Our hearts are heavy today as we contemplate the reality of this surgery coming up. Please keep our family in your prayers as we prepare Annie for the biggest surgery of her life.

We are so grateful for prayer and the peace it gives us in difficult times.  We are so grateful for the power of revelation and to know that Heavenly Father will help guide our choices on Annie's behalf. She is, and always has been in His care and we just need the faith required to put her in His hands again as she faces this surgery.  But it's not always easy to trust in His plan. I'm learning SO much from Annie in this regard.  She has taught me to rely on the Lord in ways that I never would have learned without her in my life.

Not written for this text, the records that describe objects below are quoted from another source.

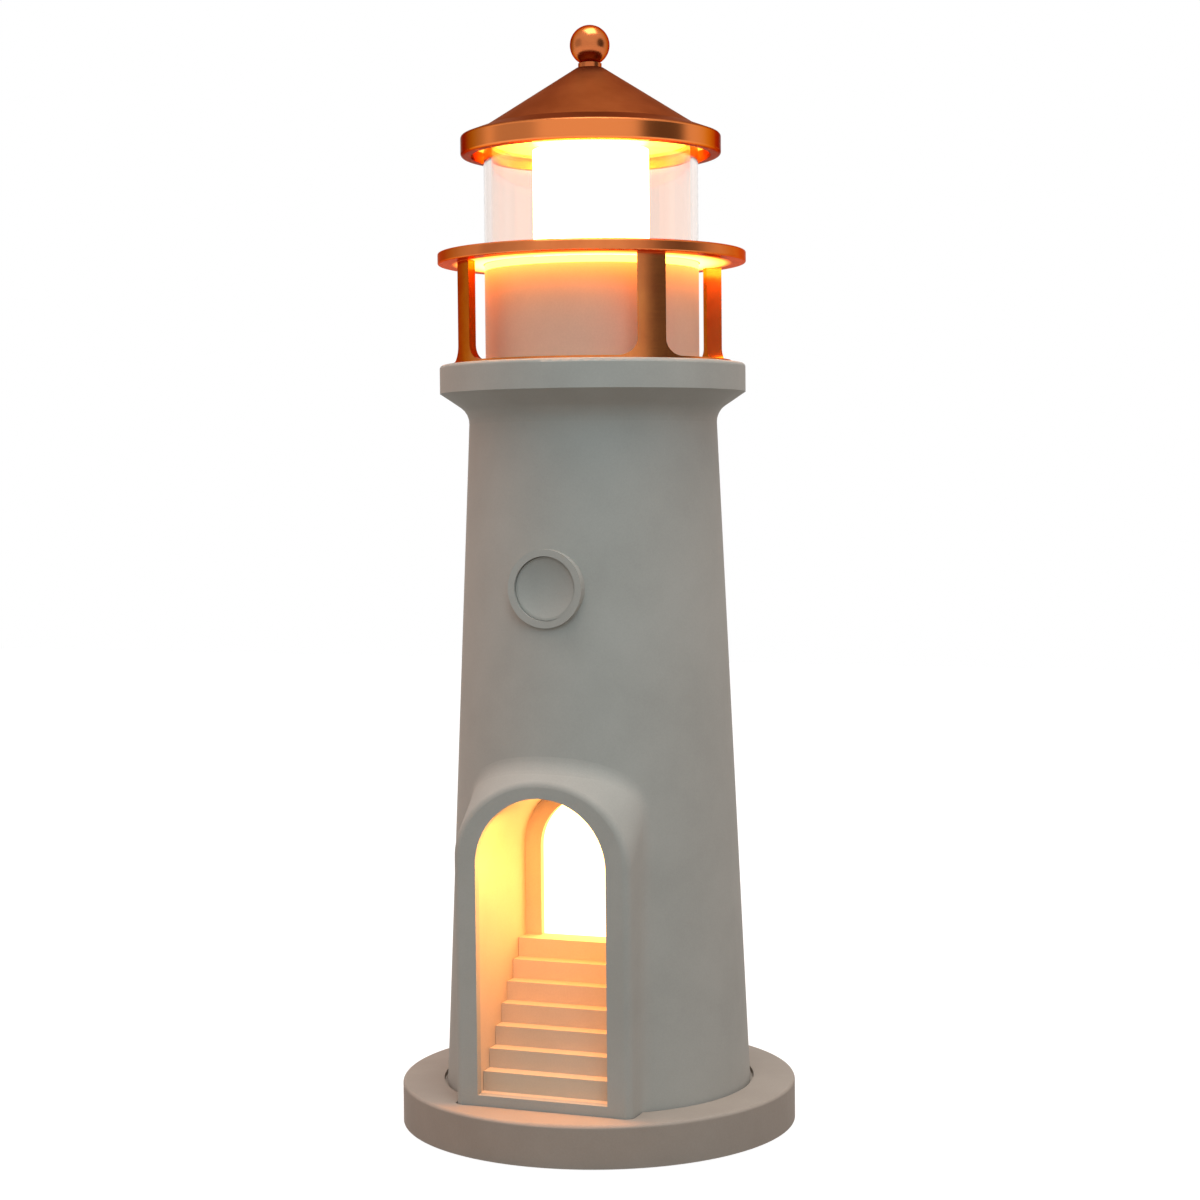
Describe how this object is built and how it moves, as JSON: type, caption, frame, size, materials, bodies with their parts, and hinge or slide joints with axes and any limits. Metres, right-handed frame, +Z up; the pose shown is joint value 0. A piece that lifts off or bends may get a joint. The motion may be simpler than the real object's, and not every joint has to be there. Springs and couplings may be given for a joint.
{
  "type": "lighthouse table lamp",
  "caption": "Lighthouse-shaped lamp with a glass lantern, copper roof and gallery, a lit stair niche and a round push button.",
  "frame": {"origin": "centre of the underside, on the surface it stands on", "axes": "+Z up through the finial; the stair niche and the button face -Y, the charging port +Y"},
  "size_m": [0.105, 0.105, 0.2901],
  "materials": {
    "body_resin": "fine matte mineral-filled resin",
    "copper_trim": "satin copper-coloured anodised aluminium",
    "lantern_glass": "clear polished tube",
    "lamp_opal": "opal diffuser, lit",
    "door_opal": "opal diffuser, lit",
    "ring_opal": "opal light guide, lit",
    "light_frame": "white moulded",
    "pad_rubber": "matte non-slip foam rubber",
    "cover_plastic": "moulded, fine grain",
    "steel_screw": "zinc plated",
    "ballast_steel": "plain stamped",
    "circuit_board": "solder-masked laminate",
    "led_chip": "phosphor",
    "black_plastic": "moulded",
    "battery_wrap": "shrink sleeve",
    "socket_steel": "drawn shell",
    "port_silicone": "moulded silicone",
    "cable_sleeve": "PVC sleeve",
    "post_aluminium": "plain tube"
  },
  "bodies": {
    "lamp_body": {"base_disc": "body_resin", "base_cover": "cover_plastic", "base_pad": "pad_rubber", "cover_screws": "steel_screw", "tower_screws": "steel_screw", "ballast_plate": "ballast_steel", "tower_shell": "body_resin", "niche_liner": "body_resin", "stair_block": "body_resin", "door_panel": "door_opal", "door_light_box": "light_frame", "door_light_board": "circuit_board", "door_light_chips": "led_chip", "button_switch": "black_plastic", "button_board": "circuit_board", "button_housing": "light_frame", "lantern_drum": "body_resin", "drum_screws": "steel_screw", "gallery_cage": "copper_trim", "gallery_plate": "copper_trim", "light_ring": "ring_opal", "lantern_glass": "lantern_glass", "lamp_diffuser": "lamp_opal", "lamp_board": "circuit_board", "lamp_post": "post_aluminium", "lamp_strips": "led_chip", "battery": "battery_wrap", "battery_holder": "black_plastic", "control_board": "circuit_board", "charge_socket": "socket_steel", "lamp_cable": "cable_sleeve", "cable_grommet": "pad_rubber"},
    "roof": {"roof_cap": "copper_trim", "roof_liner": "copper_trim", "finial_ferrule": "copper_trim", "finial_ball": "copper_trim", "finial_stud": "steel_screw"},
    "button": {"button_cap": "body_resin", "switch_plunger": "black_plastic"},
    "port_cover": {"port_flap": "port_silicone"}
  },
  "joints": [
    {"name": "roof_lift", "type": "slide", "parent": "lamp_body", "child": "roof", "axis": [0, 0, 1], "range_m": [0, 0.035]},
    {"name": "button_press", "type": "slide", "parent": "lamp_body", "child": "button", "axis": [0, 1, 0], "range_m": [0, 0.001], "stiffness_N_per_m": 900},
    {"name": "port_flap_swing", "type": "hinge", "parent": "lamp_body", "child": "port_cover", "pos_m": [-0.0068, 0.05215, 0.00603], "axis": [0, 0, 1], "range_deg": [0, 110]}
  ]
}
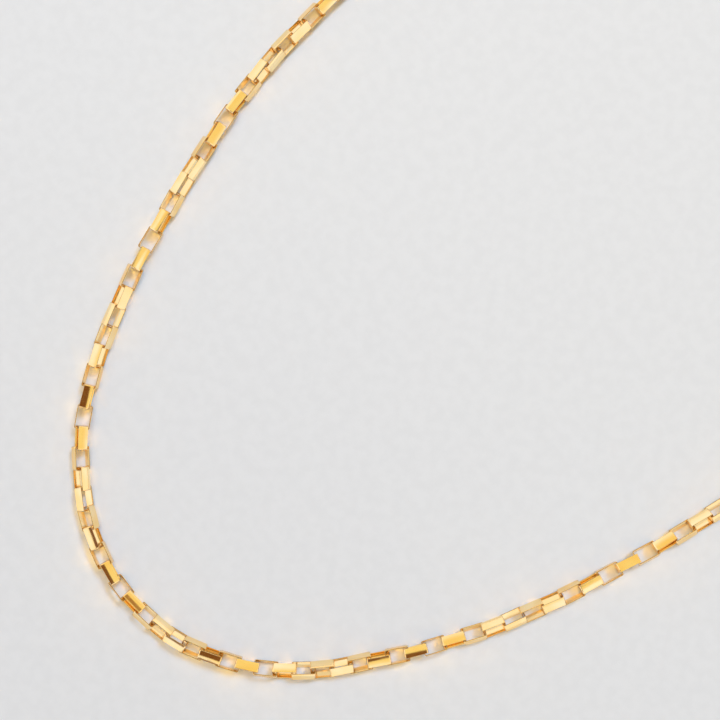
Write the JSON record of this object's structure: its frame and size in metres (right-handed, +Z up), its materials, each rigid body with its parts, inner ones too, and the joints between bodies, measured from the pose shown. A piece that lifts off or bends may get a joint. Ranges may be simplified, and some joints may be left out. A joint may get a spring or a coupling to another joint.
{
  "type": "elongated box chain necklace",
  "caption": "Necklace of long rectangular box links bent from flat strip, each turned a quarter to the next, laid flat as a closed loop with a plain clasp.",
  "frame": {"origin": "middle of the underside of the whole loop's box, on the surface that the necklace lies on", "axes": "+Y from the front of the necklace to the clasp at its back, +X to the right seen from above with the clasp away from the viewer, +Z up off the surface"},
  "size_m": [0.111, 0.1746, 0.0029],
  "materials": {
    "gold": "polished yellow gold plating"
  },
  "bodies": {
    "root": {"chain": "gold", "clasp": "gold"}
  },
  "joints": []
}
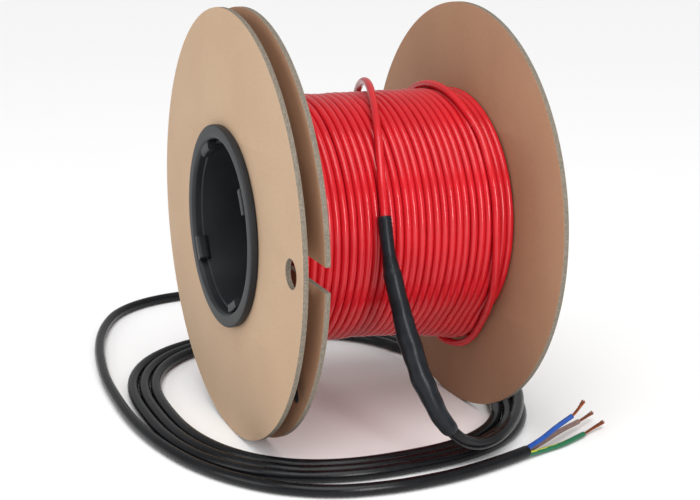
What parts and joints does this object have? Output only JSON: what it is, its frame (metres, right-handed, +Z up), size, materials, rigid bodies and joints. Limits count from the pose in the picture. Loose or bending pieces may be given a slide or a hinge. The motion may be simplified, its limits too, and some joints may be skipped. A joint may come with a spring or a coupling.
{
  "type": "underfloor heating cable",
  "caption": "Red heating cable wound on a board reel, with its joint and black cold lead laid in a coil around the reel's foot.",
  "frame": {"origin": "on the floor, under the middle of the reel, measured without the cords", "axes": "+X along the reel's axis towards the single far disc, -Y towards the side where the joint hangs, +Z up"},
  "size_m": [0.2642, 0.4132, 0.25],
  "materials": {
    "board": "uncoated solid board, grey at the cut edge",
    "hub_plastic": "moulded, satin",
    "red_sheath": "smooth extruded sheath",
    "heat_shrink": "shrunk tubing, satin",
    "black_sheath": "smooth extruded sheath",
    "blue_core": "smooth insulation",
    "brown_core": "smooth insulation",
    "green_core": "smooth insulation with a yellow stripe",
    "copper": "bare stranded copper"
  },
  "bodies": {
    "root": {"outer_disc": "board", "inner_disc": "board", "far_disc": "board", "spacer_ring": "board", "hub_sleeve": "hub_plastic", "hub_core": "hub_plastic", "cable_winding": "red_sheath", "cable_inner_end": "red_sheath", "end_seal": "heat_shrink", "cable_tail": "red_sheath", "joint_sleeve": "heat_shrink", "cold_lead_drop": "black_sheath", "cold_lead_coil": "black_sheath", "cold_lead_end": "black_sheath", "core_blue": "blue_core", "core_brown": "brown_core", "core_green": "green_core", "strands_blue": "copper", "strands_brown": "copper", "strands_green": "copper"}
  },
  "joints": []
}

Now for today, I need to set these worries aside, and mentally prepare for tomorrow when we see our other orthopedist to discuss Annie's dislocating kneecaps and the surgery required to give her relief from that pain.  It's times like these that I feel so overwhelmed by all of Annie's current health problems.  My concerns for her are so great.  I'm humbled again today to consider that Heavenly Father has trusted us enough to care for her.  Today I am emotionally overwhelmed.  I try to allow myself time to grieve and worry, but then it comes time to count my blessings, be joyful for all that I have in my life, and look positively towards a new day, trusting that the Lord will continue to guide our footsteps and keep Annie in His watchful care.

1 comment:

  1. Jodi,
    That sweet little Annie is such a miracle. I know you are forever changed by the experiences you've had by being her mom. Keep praying for wisdom and peace and take things one step at a time.